Lion of Macedon (1990): David Gemmell

★★

Parmenion: Book I

I’ve read fantasy for as long as I can remember, but this is the first time I’ve managed to finish a book by David Gemmell, one of the dominant British authors of speculative fiction in the 1980s and the 1990s. I tried his Lord of the Silver Bow a few years back, being unable to resist anything to do with the Trojan War, but I confess it just didn’t do it for me. I hoped that this – essentially a historical novel with added demons – might be slightly more to my taste, but I’ve finished it in a state of slight bafflement. There’s a good idea behind it and some clever twists, but once again it just hasn’t engaged me. Join me, as I try to figure out exactly why that is.

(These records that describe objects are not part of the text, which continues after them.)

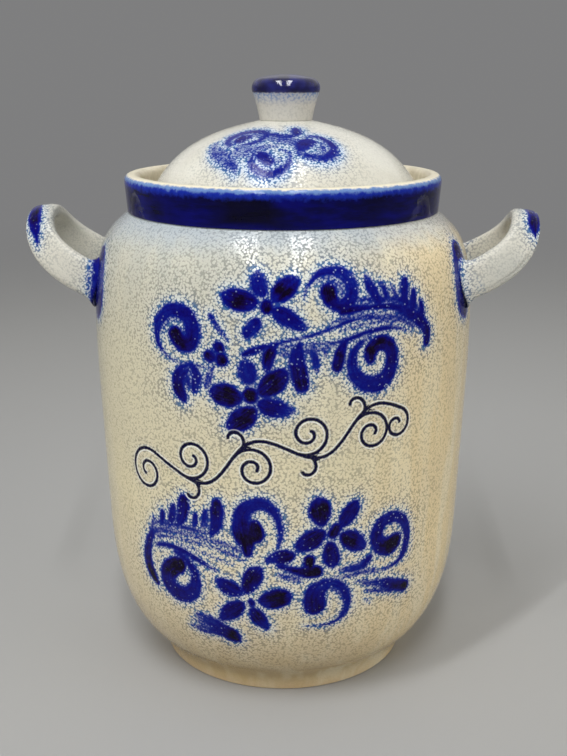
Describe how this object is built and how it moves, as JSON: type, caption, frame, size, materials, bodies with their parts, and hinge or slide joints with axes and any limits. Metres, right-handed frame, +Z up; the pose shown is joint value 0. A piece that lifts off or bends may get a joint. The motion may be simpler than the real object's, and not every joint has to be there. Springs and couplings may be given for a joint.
{
  "type": "rumtopf pot",
  "caption": "Tall salt-glazed stoneware preserving pot with two upswept strap handles, a blue collar and a domed knob lid that drops into its rim.",
  "frame": {"origin": "centre of the foot's flat underside, on the surface that the pot stands on", "axes": "+Z up along the pot's axis, +X towards the right handle, -Y towards the painted front"},
  "size_m": [0.2843, 0.212, 0.3329],
  "materials": {
    "salt_glaze": "glossy",
    "lid_glaze": "glossy",
    "knob_glaze": "glossy"
  },
  "bodies": {
    "pot": {"pot_body": "salt_glaze", "handle_left": "salt_glaze", "handle_right": "salt_glaze"},
    "lid": {"lid_shell": "lid_glaze", "lid_knob": "knob_glaze"}
  },
  "joints": [
    {"name": "lid_lift", "type": "slide", "parent": "pot", "child": "lid", "axis": [0, 0, 1], "range_m": [0, 0.12]}
  ]
}
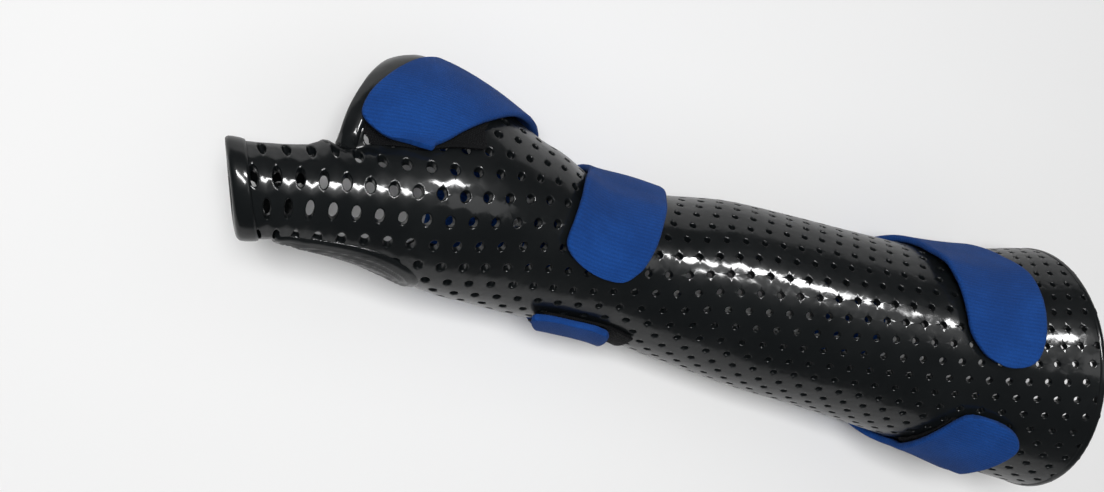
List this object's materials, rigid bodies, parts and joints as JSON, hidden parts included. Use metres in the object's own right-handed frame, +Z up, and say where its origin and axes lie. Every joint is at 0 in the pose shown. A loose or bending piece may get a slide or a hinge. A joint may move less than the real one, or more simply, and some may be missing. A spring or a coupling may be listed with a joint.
{
  "type": "thermoplastic hand splint",
  "caption": "Glossy perforated thermoplastic trough splint for wrist and thumb, with a thumb tube, open along the little-finger side and closed by loop straps on hook patches.",
  "frame": {"origin": "centre of the bounding box in X and Y, at the level of the flat undersides of the straps that it lies on", "axes": "+X from the thumb mouth to the elbow end, +Y to the back of the hand, +Z up to the thumb side"},
  "size_m": [0.2569, 0.0757, 0.0794],
  "materials": {
    "thermoplastic": "glossy black moulded sheet, perforated all over",
    "strap_cloth": "royal blue brushed loop cloth, finely ribbed",
    "hook_tape": "black hook tape"
  },
  "bodies": {
    "root": {"shell": "thermoplastic", "hand_strap": "strap_cloth", "wrist_strap": "strap_cloth", "forearm_strap": "strap_cloth", "hand_hook_back_side": "hook_tape", "hand_hook_palm_side": "hook_tape", "wrist_hook_thumb_side": "hook_tape", "wrist_hook_palm_side": "hook_tape", "forearm_hook_thumb_side": "hook_tape", "forearm_hook_palm_side": "hook_tape"}
  },
  "joints": []
}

Gemmell takes as his hero the young Parmenion, half-Spartan and half-Macedonian, who has grown up with the taunts of his fully Spartan peers. Having failed to impress them with his abilities as an athlete, Parmenion hopes instead to make an impression with his strategic intelligence. Facing up against the popular Leonidas (not that Leonidas), as rival generals in a mock battle, he demonstrates a brilliant tactical broadside that goes against all the rules of Spartan combat, leaving his enemy decimated. The judges are shocked; Leonidas’ cronies are disgusted. But one man in the audience is impressed. That is the Athenian exile Xenophon (yes, that Xenophon), who takes Parmenion under his wing and begins to nurture this nascent strategos‘s gift for warfare. Time passes, and Parmenion realises that the Spartans will never allow a half-blood to rise to the officer class in their army. His life looks set to be spent in the rank-and-file, fighting another man’s battles. But he hasn’t realised that he has a role to play in another war.

The sorceress Tamis is growing old, after a lifetime of fighting to hold back the forces of Chaos. Her final act will be to thwart the coming of the Dark Lord, who seeks to be born into a human body in order to rise to power and bring destruction to the world. (It’s funny, isn’t it, how Dark Lords never devote their considerable powers to things like improving the postal service and making sure the trains run on time?). Tamis has already prevented one manifestaton, but she has also foreseen the future and knows that there are four possible fathers for the next incarnation of the Dark Lord. To get rid of them, she needs a weapon. In all her visions of the future, one name has resounded loud and clear as that potential weapon. Parmenion. And so Tamis watches him from a distance, shaping his young life to hone him into the fierce strength that she needs. It will require sacrifices. But Tamis is a wily old crone and she won’t let anything stand in Parmenion’s way: not friendship, not acceptance and not even love.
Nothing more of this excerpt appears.